High oil prices in the first part of this decade provided a boost to U.S. oil production, which increased from about 5.5 million barrels per day (Mb/d) in 2010 to about 9.4 Mb/d in 2015. Most of the increase was due to the growth in production of unconventional (tight) oil. As a result of this rapid increase in oil production, numerous experts declared the United States to be a rival to Saudi Arabia as the world’s most influential oil producer. At a time when oil prices were in the range of $100 per barrel, many analysts suggested that the cost of unconventional oil development in the US would be in the range of $60 to $90 per barrel. It was widely believed that once the oil price fell below $60 per barrel, many investments in unconventional oil projects would cease to move forward. For instance, in its editorial for the December 6, 2014 issue, The Economist stated that “since shale-oil wells are short-lived (output can fall by 60-70% in the first year), any slowdown in investment will quickly translate into falling production.”

The $60-90 range for U.S. unconventional oil was thought to act as a shock absorber, with tight oil projects quickly coming onto production as prices increased, and dropping out of production as prices decreased through this range. With U.S. unconventional oil accounting for roughly 4% of global production, and seemingly able to respond to price signals considerably faster than conventional projects, analysts predicted that this new resource could bring welcome stability and price support to oil markets.
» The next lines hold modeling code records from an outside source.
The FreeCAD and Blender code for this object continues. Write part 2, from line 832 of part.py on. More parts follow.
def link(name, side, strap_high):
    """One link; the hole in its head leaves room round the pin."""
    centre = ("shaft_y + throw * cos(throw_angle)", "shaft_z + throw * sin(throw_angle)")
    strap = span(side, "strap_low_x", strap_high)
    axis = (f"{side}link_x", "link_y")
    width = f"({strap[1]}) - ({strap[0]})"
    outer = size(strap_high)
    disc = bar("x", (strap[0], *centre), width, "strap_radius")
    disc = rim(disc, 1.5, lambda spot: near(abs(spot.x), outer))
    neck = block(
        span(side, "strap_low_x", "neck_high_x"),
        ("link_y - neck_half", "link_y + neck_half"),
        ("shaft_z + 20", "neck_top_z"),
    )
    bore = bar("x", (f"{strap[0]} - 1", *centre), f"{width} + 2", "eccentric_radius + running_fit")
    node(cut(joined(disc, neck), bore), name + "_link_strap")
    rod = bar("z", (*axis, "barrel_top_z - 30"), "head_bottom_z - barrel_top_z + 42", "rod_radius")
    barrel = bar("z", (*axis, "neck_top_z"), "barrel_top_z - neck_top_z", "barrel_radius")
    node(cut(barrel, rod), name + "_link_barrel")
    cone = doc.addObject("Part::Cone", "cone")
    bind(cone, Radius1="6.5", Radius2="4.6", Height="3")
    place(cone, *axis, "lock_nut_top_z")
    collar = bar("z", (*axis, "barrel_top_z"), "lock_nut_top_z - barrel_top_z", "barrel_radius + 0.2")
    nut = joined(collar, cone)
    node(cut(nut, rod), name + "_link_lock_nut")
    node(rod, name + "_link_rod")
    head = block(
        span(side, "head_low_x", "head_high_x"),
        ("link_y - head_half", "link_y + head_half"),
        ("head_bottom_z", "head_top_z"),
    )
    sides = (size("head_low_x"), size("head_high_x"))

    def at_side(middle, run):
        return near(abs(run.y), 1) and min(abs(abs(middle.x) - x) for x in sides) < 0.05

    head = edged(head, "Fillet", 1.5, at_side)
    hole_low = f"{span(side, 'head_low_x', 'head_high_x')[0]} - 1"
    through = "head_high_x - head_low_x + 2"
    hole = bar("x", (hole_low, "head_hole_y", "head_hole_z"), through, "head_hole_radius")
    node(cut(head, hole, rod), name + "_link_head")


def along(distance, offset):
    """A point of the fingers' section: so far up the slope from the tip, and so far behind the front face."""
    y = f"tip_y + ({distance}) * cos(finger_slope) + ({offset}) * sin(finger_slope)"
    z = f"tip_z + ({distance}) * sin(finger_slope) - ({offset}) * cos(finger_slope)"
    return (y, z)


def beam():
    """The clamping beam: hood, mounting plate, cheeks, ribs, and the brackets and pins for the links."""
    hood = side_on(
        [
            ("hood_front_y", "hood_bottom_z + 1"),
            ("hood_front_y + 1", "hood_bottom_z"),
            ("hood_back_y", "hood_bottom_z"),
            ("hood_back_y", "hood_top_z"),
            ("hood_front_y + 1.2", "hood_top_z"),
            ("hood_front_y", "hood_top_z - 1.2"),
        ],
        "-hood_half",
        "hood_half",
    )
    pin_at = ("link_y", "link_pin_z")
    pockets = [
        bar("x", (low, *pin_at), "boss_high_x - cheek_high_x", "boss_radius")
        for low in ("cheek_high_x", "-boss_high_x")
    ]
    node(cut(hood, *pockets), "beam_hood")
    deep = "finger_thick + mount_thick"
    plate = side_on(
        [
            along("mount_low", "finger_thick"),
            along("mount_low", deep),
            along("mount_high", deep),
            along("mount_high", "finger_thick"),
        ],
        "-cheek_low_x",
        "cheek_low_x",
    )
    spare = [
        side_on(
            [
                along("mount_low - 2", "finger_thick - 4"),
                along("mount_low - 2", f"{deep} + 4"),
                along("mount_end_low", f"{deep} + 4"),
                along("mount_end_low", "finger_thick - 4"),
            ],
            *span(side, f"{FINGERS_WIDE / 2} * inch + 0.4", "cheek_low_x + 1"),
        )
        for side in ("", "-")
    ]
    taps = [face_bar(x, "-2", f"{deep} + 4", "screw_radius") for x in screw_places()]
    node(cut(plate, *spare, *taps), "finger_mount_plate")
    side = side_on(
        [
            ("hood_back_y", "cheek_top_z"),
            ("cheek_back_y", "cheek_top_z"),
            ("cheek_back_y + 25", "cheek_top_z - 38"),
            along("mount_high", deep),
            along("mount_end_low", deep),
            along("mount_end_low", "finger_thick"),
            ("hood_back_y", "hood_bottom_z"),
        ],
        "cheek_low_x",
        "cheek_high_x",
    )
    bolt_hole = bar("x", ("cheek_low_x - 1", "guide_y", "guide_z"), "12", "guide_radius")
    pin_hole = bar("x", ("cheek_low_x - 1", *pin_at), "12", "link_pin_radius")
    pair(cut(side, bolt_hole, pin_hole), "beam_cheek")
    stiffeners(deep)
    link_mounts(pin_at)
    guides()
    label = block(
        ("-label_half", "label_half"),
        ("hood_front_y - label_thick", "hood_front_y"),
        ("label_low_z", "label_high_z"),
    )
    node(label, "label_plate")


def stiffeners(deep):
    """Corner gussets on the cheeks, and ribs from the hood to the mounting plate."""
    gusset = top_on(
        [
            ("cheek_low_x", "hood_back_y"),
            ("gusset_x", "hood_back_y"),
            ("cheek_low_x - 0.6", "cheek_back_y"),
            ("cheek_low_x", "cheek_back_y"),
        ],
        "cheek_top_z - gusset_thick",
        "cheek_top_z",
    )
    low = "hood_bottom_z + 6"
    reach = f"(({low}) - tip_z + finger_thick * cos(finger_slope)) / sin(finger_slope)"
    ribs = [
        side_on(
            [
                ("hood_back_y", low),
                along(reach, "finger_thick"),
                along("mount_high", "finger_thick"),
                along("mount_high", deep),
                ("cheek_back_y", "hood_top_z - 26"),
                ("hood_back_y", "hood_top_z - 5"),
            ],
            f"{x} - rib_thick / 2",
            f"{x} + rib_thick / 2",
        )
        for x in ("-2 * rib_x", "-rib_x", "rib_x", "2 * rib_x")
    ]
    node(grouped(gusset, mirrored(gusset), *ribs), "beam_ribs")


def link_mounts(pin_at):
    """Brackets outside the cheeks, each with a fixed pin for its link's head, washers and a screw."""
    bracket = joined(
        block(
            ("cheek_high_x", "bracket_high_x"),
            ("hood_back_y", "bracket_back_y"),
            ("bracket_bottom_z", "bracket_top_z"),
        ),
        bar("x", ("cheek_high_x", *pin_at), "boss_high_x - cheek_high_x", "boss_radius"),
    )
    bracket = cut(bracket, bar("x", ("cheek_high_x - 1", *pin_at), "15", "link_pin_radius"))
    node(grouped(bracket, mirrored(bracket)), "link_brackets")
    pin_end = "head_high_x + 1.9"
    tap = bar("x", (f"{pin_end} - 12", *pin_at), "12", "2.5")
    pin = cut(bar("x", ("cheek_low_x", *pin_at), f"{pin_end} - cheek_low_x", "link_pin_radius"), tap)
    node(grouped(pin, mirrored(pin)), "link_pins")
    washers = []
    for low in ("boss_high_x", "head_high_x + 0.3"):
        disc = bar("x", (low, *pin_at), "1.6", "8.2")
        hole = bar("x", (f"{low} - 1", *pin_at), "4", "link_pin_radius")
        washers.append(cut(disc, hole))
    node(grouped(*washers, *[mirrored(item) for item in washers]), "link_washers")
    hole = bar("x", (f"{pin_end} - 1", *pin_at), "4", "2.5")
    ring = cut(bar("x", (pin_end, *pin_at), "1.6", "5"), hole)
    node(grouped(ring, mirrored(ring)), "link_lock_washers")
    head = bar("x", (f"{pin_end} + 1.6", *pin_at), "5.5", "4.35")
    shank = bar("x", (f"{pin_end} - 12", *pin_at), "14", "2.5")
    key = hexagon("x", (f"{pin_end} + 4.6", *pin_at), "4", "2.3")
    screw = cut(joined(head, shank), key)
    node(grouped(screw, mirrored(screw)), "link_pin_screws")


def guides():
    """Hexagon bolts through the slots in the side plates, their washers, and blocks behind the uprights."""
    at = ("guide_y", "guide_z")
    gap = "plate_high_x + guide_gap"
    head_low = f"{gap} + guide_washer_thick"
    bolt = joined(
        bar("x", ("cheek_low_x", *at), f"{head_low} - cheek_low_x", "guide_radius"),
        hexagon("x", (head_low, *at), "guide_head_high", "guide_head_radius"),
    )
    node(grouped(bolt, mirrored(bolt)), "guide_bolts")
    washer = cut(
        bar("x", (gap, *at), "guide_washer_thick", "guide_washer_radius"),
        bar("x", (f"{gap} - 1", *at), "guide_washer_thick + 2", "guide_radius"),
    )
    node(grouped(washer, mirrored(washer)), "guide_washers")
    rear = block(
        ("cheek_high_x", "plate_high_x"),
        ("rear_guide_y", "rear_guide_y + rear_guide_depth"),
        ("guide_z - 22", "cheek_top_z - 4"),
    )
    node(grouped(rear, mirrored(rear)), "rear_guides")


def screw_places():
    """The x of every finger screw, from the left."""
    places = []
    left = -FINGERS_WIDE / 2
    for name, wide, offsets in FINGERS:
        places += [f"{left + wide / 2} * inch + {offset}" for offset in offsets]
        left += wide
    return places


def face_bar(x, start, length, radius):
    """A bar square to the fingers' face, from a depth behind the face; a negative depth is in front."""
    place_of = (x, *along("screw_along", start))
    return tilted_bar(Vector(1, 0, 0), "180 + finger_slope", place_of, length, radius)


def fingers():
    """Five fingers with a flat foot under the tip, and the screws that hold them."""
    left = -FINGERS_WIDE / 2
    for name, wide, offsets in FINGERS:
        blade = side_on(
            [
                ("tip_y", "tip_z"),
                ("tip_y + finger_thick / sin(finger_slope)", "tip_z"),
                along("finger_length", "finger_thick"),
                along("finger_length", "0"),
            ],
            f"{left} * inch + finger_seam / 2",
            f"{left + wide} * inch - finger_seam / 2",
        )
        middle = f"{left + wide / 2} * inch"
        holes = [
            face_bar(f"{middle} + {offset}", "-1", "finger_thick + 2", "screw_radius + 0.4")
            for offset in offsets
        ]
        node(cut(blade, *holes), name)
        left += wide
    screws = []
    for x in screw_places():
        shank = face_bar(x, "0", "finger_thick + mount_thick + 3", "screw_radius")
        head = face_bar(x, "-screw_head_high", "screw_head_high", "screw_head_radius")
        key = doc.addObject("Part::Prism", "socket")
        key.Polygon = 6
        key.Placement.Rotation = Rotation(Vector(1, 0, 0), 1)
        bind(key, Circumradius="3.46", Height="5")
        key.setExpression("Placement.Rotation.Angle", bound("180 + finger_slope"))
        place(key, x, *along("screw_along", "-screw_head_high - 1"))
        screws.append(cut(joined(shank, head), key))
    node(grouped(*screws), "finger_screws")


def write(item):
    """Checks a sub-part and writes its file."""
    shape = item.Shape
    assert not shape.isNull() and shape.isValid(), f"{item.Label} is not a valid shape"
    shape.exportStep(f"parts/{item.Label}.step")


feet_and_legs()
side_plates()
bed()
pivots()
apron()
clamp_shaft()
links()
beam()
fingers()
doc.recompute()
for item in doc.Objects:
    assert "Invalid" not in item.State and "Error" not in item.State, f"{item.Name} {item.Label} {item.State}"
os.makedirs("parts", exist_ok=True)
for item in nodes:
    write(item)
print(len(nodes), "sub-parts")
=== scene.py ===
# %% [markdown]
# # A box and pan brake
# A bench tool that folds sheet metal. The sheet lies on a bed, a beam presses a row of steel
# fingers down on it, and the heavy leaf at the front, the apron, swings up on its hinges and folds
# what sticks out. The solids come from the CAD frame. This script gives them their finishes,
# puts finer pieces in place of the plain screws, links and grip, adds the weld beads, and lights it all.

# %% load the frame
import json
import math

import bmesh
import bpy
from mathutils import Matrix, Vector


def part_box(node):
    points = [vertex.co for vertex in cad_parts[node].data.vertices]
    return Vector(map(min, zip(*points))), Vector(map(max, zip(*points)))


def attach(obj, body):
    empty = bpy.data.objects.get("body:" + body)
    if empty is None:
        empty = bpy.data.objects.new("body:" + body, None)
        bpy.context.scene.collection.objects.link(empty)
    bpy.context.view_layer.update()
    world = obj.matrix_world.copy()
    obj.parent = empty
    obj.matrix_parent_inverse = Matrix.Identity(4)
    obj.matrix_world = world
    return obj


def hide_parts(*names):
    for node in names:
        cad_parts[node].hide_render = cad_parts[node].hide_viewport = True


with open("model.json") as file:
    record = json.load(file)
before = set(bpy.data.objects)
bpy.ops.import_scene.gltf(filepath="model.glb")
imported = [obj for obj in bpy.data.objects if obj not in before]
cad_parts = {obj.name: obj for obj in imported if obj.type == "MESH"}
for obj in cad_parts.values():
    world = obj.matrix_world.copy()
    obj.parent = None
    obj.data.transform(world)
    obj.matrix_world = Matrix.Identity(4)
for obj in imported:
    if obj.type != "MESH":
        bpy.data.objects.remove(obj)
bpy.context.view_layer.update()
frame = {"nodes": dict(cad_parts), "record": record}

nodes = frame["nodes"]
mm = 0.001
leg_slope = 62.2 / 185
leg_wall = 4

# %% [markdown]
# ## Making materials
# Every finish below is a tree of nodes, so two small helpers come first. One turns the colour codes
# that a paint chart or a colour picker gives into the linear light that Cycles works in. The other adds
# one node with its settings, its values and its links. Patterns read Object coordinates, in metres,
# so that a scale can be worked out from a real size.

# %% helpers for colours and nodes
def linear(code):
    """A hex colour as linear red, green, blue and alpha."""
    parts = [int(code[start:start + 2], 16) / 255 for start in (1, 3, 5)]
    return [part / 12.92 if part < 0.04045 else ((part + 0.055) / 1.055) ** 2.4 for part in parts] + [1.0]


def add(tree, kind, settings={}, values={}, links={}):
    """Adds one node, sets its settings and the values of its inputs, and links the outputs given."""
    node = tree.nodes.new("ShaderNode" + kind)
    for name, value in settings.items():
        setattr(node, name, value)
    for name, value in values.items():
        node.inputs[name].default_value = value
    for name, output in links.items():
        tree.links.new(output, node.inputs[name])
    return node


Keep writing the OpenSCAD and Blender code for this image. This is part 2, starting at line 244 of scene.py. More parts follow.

There is no documented evidence that OPEC acted on these assessments, but we can speculate that these considerations might have influenced their decision late in 2014 to pursue a strategy to preserve their share of the international oil market by increasing oil production. If conventional wisdom were to hold true, moderate increases in Middle East oil production, accompanied by a moderate oil price decline, would result in prompt declines of U.S. unconventional oil production, thereby preserving OPEC market share.

Reality, however, proved to be different. As the West Texas Intermediate benchmark oil price fell from $108 per barrel in mid-2014 to $32 per barrel in early 2016, U.S. oil production was sustained even as prices fell below minimum breakeven points calculated by energy economists. According to the latest energy outlook from the U.S. Energy Information Administration, tight oil production was 4.28 Mb/d for 2014 and 4.89 Mb/d for 2015. It is projected to fall to 4.27 Mb/d for 2016.

A recent CEEPR working paper by Robert Kleinberg, Sergey Paltsev, Charles Ebinger, David Hobbs, and Tim Boersma offers an investigation into this phenomenon. They have found that the cost of oil production is often misstated or even misused. In many instances, the lifting cost related to the incremental cost of producing from an existing well is quoted as the cost of oil production. This calculation does not include many components of the full cost, such as exploration and development expenditures, as well as the full cost of financing. The study provides a detailed assessment of these components and proposes a standardized definition of costs with a tiered structure that includes the full cycle, the half cycle, and the lifting cost.

The study also investigates a reduction in well drilling and completion costs. These costs fell by a reported 25-30% from 2012 to 2015 in different unconventional oil basins in the U.S., contributing to the resilience in U.S. oil production. Another factor in the inelastic response of oil production is explained by an illustration from a simple field-level production model developed by the authors. The model shows that while individual well behavior in conventional and unconventional oil basins differs substantially (see the figure below), where unconventional oil wells typically decline by about 60% in the first year and 25% in the second year of production, the field-level production profiles show a similar decline once drilling is stopped.

The dynamics at the field-level is driven by a larger number of older wells that are declining more slowly. Thus, the unconventional oil fields with large legacy inventories of wells will produce substantial quantities of oil for many years even after drilling has ceased. A decision by the traditional oil producers to increase production and reduce global prices might have been driven by misunderstanding the economics of unconventional oil development, where aggregate production from unconventional sources declines more slowly than suggested by an individual well analysis, where the companies continue to produce to cover their lifting costs rather than the full-cycle costs, and where the substantial improvements in well drilling and completion help to maintain the production activities.

As the majority of U.S. unconventional oil companies continue to provide negative cash and their levels of debt service as a share of operating cash flow are increasing, it remains to be seen if the financial sector will continue to keep lending money to unconventional oil companies. In a rapidly evolving industry such as unconventional oil production, many crucial drivers remain uncertain. While our study provides a close examination of certain aspects related to the dynamics of the response, many other components related to infrastructure, capital and labor markets might affect the prospects of this industry and influence global oil prices.